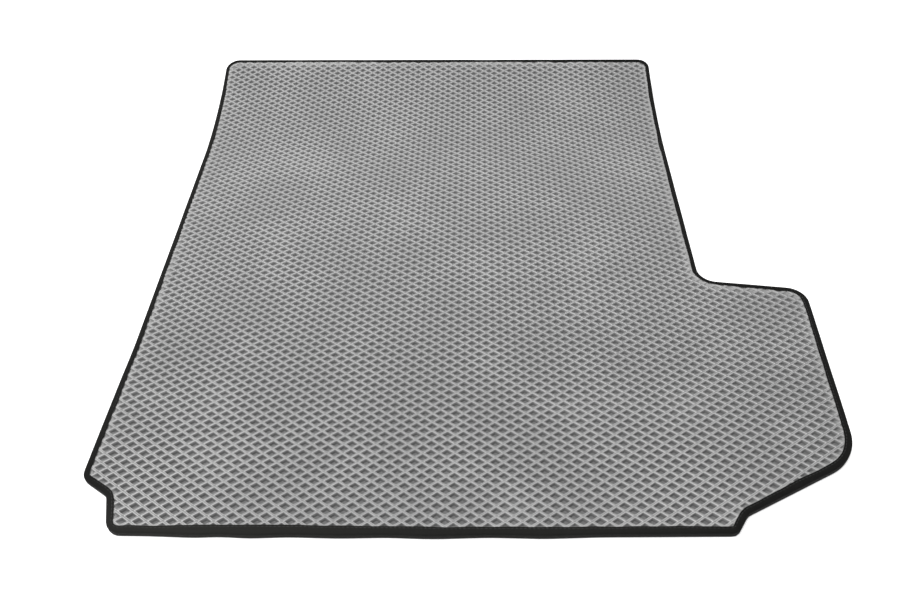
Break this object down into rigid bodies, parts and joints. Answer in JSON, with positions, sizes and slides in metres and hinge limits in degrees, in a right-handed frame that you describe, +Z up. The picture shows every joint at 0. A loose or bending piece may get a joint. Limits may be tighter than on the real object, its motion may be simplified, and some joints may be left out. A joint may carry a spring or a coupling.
{
  "type": "car boot liner",
  "caption": "Flat foam liner for a car boot with open diamond cells on top, a recess for a wheel arch, a curled seat end and a folded cloth edge binding.",
  "frame": {"origin": "middle of the bounding box, on the floor", "axes": "+Z up out of the floor, +Y from the loading edge towards the seats, +X towards the side with the wheel arch recess"},
  "size_m": [1.0806, 1.1366, 0.0584],
  "materials": {
    "foam": "matt closed-cell EVA foam, light grey",
    "binding": "black woven polyester tape"
  },
  "bodies": {
    "root": {"eva_sheet": "foam", "edge_binding": "binding"}
  },
  "joints": []
}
◆ ◆ ◆
● EXERCISE GOAL
Every line of the data above should be copied exactly.

● OUTPUT FOR THIS EXERCISE
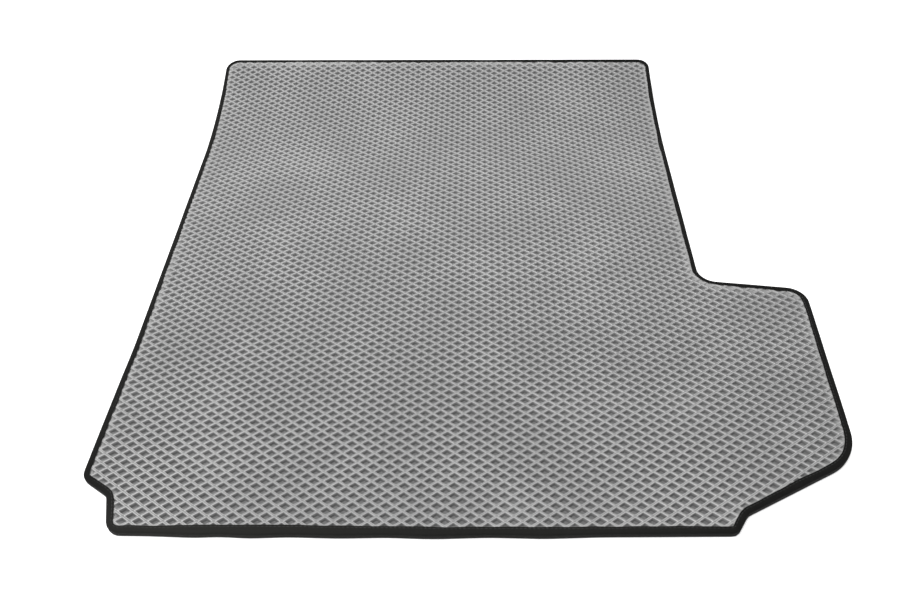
Break this object down into rigid bodies, parts and joints. Answer in JSON, with positions, sizes and slides in metres and hinge limits in degrees, in a right-handed frame that you describe, +Z up. The picture shows every joint at 0. A loose or bending piece may get a joint. Limits may be tighter than on the real object, its motion may be simplified, and some joints may be left out. A joint may carry a spring or a coupling.
{
  "type": "car boot liner",
  "caption": "Flat foam liner for a car boot with open diamond cells on top, a recess for a wheel arch, a curled seat end and a folded cloth edge binding.",
  "frame": {"origin": "middle of the bounding box, on the floor", "axes": "+Z up out of the floor, +Y from the loading edge towards the seats, +X towards the side with the wheel arch recess"},
  "size_m": [1.0806, 1.1366, 0.0584],
  "materials": {
    "foam": "matt closed-cell EVA foam, light grey",
    "binding": "black woven polyester tape"
  },
  "bodies": {
    "root": {"eva_sheet": "foam", "edge_binding": "binding"}
  },
  "joints": []
}